— Begin —
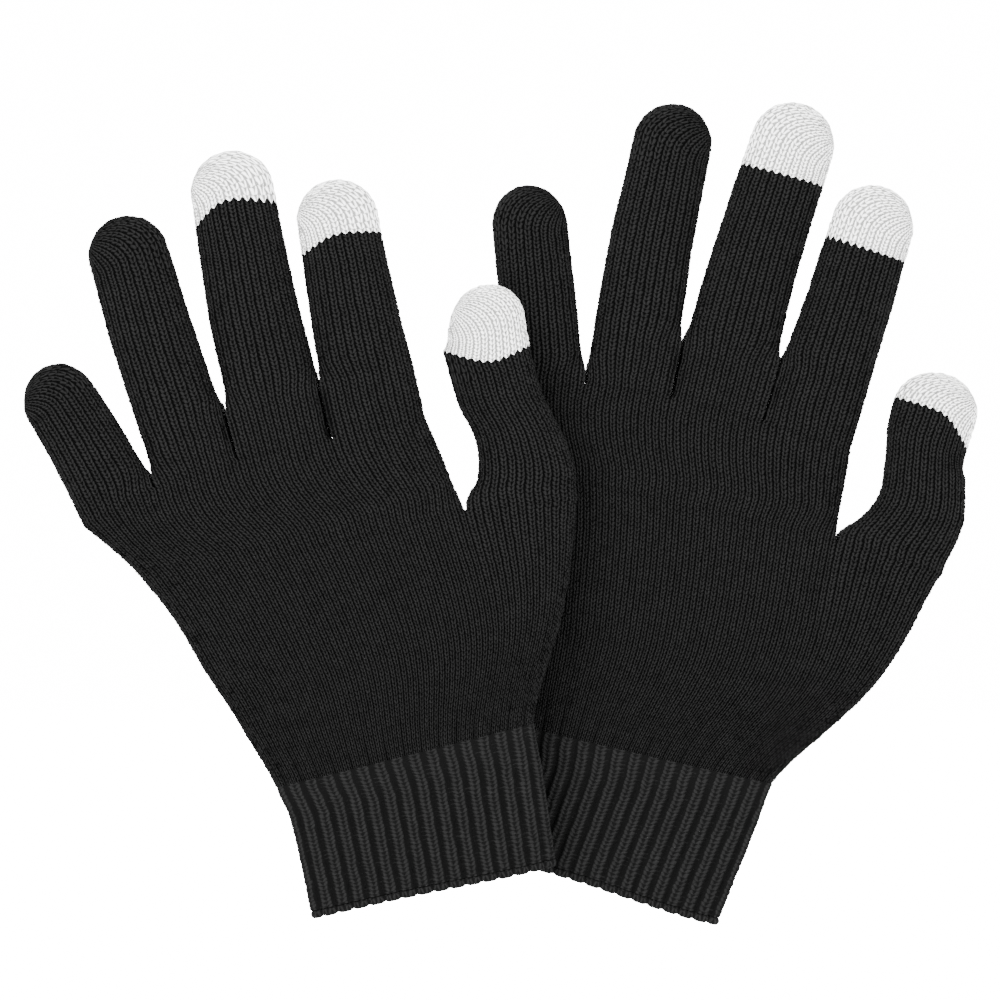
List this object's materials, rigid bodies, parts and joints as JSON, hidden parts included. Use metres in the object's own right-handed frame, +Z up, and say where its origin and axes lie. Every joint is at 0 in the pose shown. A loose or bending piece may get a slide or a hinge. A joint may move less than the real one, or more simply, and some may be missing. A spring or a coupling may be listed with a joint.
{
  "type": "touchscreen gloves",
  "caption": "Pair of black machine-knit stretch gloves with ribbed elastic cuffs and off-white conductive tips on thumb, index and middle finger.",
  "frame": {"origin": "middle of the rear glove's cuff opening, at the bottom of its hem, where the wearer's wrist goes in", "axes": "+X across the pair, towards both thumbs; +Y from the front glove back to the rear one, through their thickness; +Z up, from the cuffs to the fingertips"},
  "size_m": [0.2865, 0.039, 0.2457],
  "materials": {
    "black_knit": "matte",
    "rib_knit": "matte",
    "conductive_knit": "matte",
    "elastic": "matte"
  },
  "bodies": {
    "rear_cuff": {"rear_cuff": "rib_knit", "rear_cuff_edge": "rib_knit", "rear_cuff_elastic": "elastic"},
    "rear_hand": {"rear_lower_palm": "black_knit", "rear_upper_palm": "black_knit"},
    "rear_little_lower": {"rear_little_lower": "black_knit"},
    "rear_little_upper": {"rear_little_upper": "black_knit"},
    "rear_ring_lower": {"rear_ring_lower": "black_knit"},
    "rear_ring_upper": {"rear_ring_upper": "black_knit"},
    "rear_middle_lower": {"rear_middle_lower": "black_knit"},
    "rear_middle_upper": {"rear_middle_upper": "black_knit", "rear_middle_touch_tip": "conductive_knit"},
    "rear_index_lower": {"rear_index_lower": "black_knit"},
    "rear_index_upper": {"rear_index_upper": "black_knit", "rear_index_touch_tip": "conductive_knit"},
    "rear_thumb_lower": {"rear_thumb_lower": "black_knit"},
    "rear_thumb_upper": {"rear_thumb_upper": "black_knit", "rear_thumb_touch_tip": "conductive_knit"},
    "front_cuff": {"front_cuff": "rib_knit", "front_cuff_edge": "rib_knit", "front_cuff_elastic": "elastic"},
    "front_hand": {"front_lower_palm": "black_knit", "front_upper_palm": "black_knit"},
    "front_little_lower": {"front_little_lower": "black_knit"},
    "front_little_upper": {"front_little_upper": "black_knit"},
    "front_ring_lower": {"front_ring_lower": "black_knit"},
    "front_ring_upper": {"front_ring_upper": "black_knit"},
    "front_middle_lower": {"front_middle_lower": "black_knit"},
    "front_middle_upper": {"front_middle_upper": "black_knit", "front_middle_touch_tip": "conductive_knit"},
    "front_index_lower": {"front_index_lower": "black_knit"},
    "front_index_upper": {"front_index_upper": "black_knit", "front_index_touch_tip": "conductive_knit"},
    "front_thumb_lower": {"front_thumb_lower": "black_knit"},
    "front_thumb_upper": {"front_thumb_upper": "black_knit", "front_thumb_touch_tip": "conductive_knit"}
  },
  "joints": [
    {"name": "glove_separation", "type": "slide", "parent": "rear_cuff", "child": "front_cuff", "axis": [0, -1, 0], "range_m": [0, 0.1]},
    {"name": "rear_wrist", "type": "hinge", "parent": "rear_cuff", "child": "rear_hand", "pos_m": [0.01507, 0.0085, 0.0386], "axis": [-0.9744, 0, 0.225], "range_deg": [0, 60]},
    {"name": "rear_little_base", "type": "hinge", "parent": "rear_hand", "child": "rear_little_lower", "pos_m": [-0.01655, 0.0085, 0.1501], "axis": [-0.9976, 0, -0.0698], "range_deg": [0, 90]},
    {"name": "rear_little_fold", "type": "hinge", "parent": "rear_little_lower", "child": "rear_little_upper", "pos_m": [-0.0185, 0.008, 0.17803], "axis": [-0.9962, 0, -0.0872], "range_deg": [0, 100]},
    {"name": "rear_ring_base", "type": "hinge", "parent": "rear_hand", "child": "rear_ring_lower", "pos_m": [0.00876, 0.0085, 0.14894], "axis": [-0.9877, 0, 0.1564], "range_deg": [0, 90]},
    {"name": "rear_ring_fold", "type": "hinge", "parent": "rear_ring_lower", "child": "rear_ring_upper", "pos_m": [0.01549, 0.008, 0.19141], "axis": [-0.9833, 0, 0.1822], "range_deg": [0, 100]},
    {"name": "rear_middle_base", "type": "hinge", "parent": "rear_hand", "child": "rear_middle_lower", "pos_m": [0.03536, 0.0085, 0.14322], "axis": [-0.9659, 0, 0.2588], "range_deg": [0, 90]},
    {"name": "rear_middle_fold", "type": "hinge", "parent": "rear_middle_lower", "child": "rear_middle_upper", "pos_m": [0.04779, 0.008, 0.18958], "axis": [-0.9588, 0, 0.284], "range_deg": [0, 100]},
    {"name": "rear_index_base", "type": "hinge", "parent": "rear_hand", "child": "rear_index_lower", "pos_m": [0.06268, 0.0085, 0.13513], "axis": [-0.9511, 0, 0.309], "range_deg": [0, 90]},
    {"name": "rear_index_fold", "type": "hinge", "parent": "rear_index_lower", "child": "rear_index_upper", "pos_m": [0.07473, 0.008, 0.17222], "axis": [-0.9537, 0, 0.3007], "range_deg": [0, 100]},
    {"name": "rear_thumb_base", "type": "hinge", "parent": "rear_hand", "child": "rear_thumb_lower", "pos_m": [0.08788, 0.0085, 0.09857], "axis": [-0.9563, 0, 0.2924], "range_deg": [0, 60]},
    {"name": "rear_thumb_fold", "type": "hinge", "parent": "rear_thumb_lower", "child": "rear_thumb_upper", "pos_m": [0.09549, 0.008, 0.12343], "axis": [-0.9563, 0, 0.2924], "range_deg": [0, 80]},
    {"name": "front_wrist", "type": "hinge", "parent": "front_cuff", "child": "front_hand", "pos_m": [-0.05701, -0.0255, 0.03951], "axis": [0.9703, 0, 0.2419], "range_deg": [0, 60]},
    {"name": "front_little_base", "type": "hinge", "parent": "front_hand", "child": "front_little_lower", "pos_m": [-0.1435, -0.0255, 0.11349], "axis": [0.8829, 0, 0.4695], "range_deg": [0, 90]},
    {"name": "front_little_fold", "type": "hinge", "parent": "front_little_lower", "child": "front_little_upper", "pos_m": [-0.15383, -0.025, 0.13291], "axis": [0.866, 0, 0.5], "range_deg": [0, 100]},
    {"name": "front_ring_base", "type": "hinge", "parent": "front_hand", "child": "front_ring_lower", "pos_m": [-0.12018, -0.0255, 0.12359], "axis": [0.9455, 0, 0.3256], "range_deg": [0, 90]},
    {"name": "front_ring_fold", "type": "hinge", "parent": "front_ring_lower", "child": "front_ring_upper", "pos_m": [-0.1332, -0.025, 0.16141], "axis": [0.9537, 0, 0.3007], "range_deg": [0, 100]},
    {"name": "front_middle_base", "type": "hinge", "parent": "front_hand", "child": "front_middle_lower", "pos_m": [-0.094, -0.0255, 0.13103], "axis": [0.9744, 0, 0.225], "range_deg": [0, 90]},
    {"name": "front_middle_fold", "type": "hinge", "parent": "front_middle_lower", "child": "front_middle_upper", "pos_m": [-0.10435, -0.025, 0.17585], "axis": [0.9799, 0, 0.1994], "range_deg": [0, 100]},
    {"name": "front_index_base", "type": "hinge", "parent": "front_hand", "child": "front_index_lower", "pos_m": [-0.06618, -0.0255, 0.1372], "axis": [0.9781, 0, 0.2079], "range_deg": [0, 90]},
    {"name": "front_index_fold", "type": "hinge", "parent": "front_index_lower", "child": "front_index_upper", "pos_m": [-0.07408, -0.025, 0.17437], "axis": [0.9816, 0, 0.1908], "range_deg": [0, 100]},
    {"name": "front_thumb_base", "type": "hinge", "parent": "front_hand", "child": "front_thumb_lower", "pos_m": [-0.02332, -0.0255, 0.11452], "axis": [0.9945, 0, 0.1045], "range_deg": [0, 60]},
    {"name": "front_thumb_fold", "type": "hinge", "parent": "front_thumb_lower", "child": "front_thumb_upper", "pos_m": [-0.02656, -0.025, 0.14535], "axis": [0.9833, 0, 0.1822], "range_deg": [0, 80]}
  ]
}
— End —
▶ Written instruction: Among the lines of the material above, how many include the string "materials"? Report only that number.

▶ Problem solution: 2